The plot centers around a group of young misfits who are living on a Revolutionary- era tall ship that is the only thing one of them inherited when his parents unexpectedly died. He and his crew try to raise the money to pay off some debt on the boat by performing as Colonial Williamsburg-style reenactors.  But they’re no good at it until a Corky St. Clair-style intern arrives.

There are additional subplots involving a brother in foster care, at least two troubled romances and drug smugglers that Keegan might have combed out and tightened had she lived. But as is, the show is buoyed up by its terrific score—an entertaining blend of pop-rock tunes, riffs on sea ditties and a lovely cabaret-ready ballad, “I Should Be Glad He’s Gone.” 

Polinger meanwhile has directed with a sure hand. The cast—a mix of vets from the original Yale production and young New York actors including Lilli Cooper, the original Martha in Spring Awakening who sings the hell out of that “He’s Gone” ballad—comes with varying degrees of talent but is so thoroughly natural and comfortable with one another that I thought they’d all been longtime friends until I read the Playbill. Kudos to both Polinger and casting director Holly Buczek.

The production values are similarly strong. The handsome nautical set by Brian Dudkiewicz reminded Bill and me of the one for Peter and the Starcatcher and appropriately so since this show is not only set on a ship but deals with a contemporary group of lost boys and girls. 

Independents is scheduled for three more performances next week before the whole Fringe Festival closes on Aug. 26.  The word is that all seats for it were sold out but there were a few vacant ones at our performance so go and you might get lucky.

It began to rain when Bill and I walked out of the theater and since we had an hour until our 7 p.m. show, we ducked into a cafĂ© on Second Avenue and got a quick snack. When the rain slowed, we ran over to the Kraine Theater on 4th Street, where we saw the most professional of the three shows, Tail! Spin!, Mario Correa’s satirical spin on political sex scandals.

Excerpting verbatim transcripts from press conferences, interviews, emails and other public utterances, Correa revisits former Sen. Larry Craig’s arrest for lewd conduct in a men's airport bathroom, former Rep. Mark Foley’s salacious email exchanges with teen boys, former Gov. Mark Sanford’s extramarital affair with an Argentinean journalist and former Rep. Anthony Weiner’s sexting and emailing of lewd photos of himself. 

The fun derives from the way Correa juxtaposes the words each man said as he tried to control the damage after his alleged indiscretions had been revealed. Veteran comedy director Dan Knechtges brings a light but deft touch to the proceedings in which the actors sit on stools and occasionally refer to the scripts they carry. Video projections help the audience keep track of who’s speaking.
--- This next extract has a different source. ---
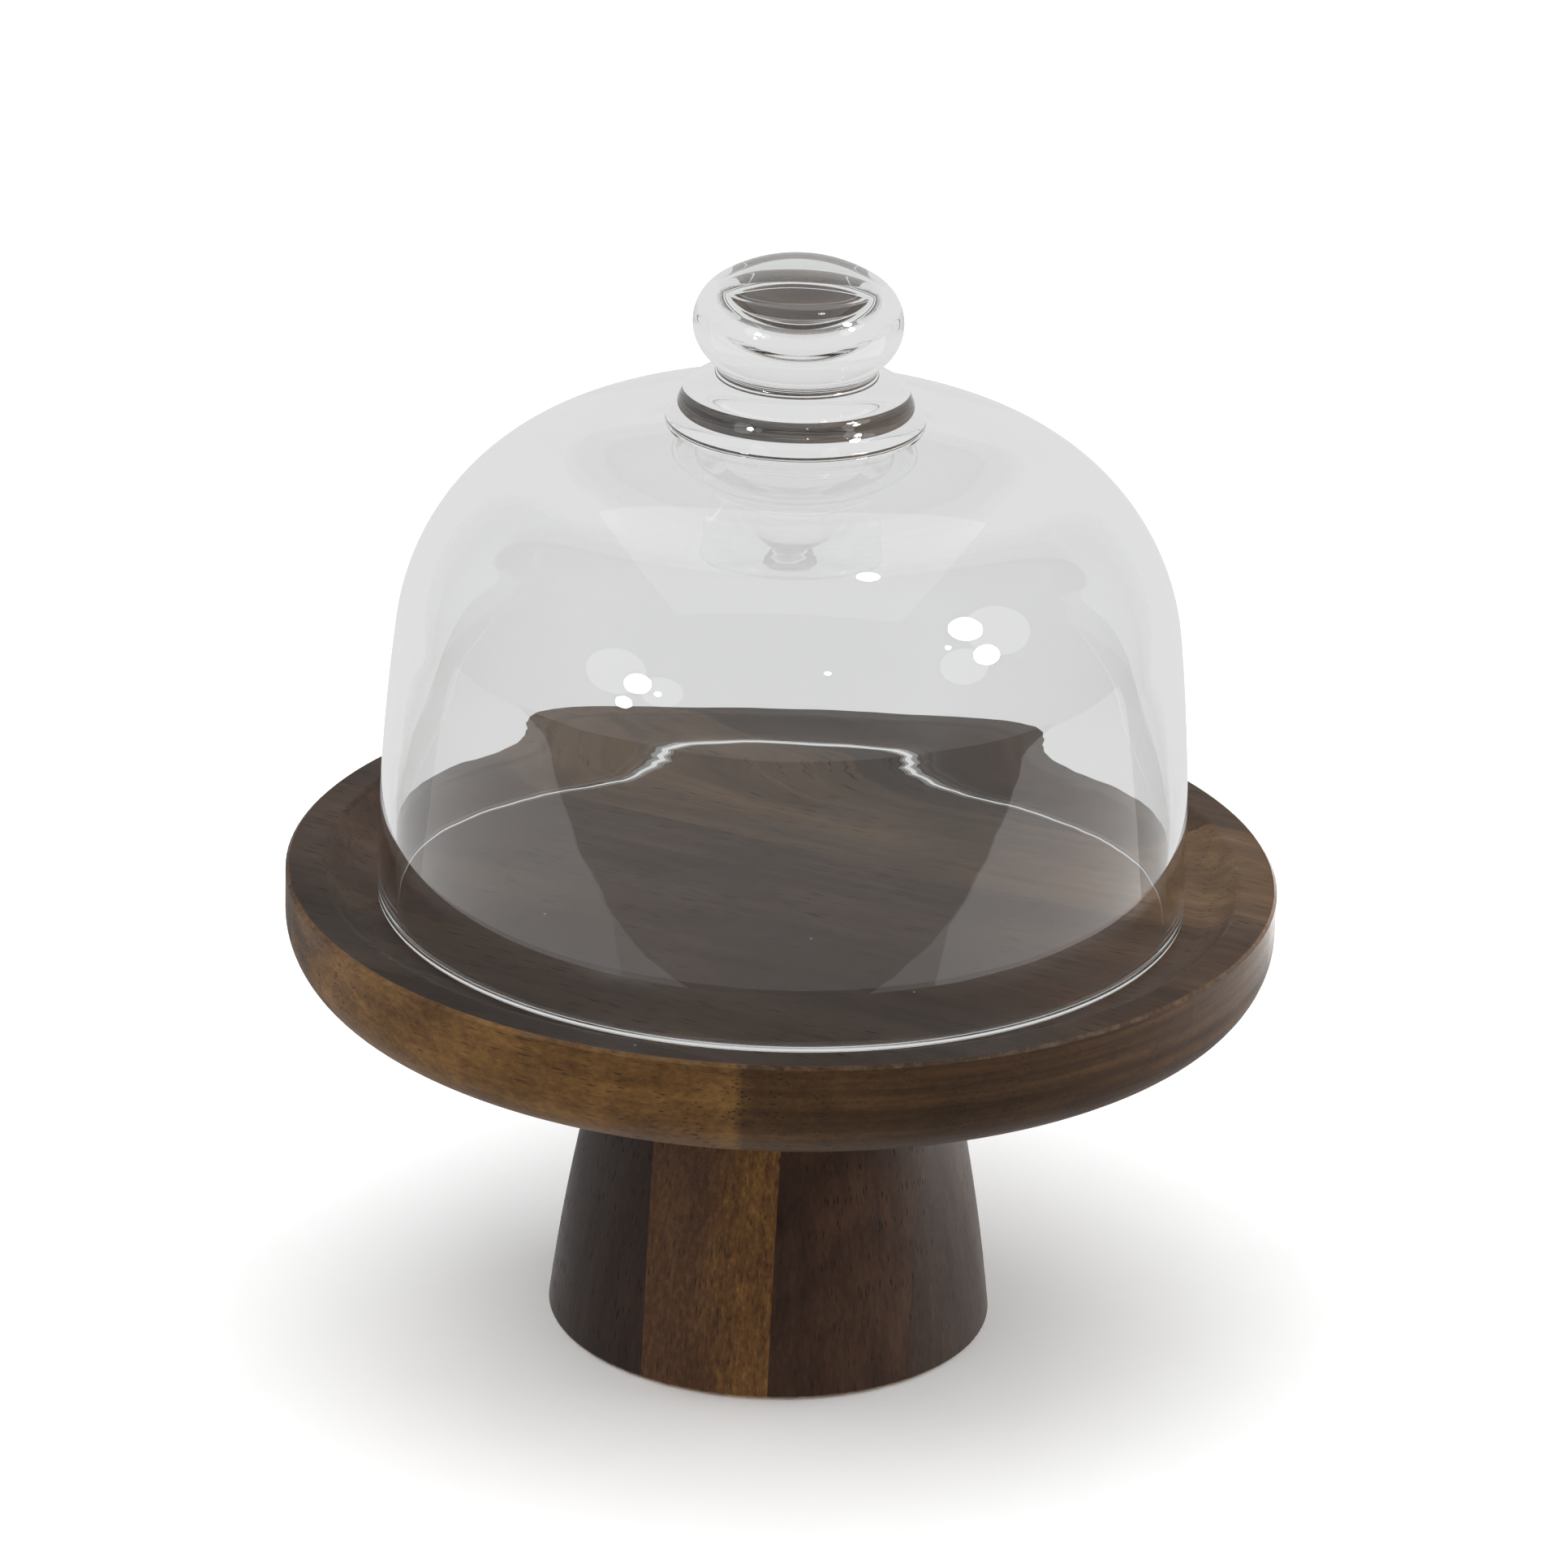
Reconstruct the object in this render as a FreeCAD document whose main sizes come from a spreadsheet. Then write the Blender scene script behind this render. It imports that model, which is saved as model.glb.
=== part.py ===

The shamed pols are played by a terrific quarter of actors who’ve honed their comedic skills on TV and onstage: Sean Dugan as Craig, Dan Hodapp as Foley, Mo Rocca as Sanford and Nate Smith as Weiner  But best of all is  “Saturday Night Live’s” Rachel Dratch, who, as the Playbill notes, plays the men’s “wives, tails, beards & Barbara Walters” and is LOL-funny as each. 

Bill and I caught the next-to-the-last performance of Tail! Spin! but it wouldn’t have mattered even if I’d told you about it earlier because all of the seats sold out as soon as the tickets went on sale last month.

So, we did three plays in six hours. None was perfect but they were good enough that I would have been up for even another.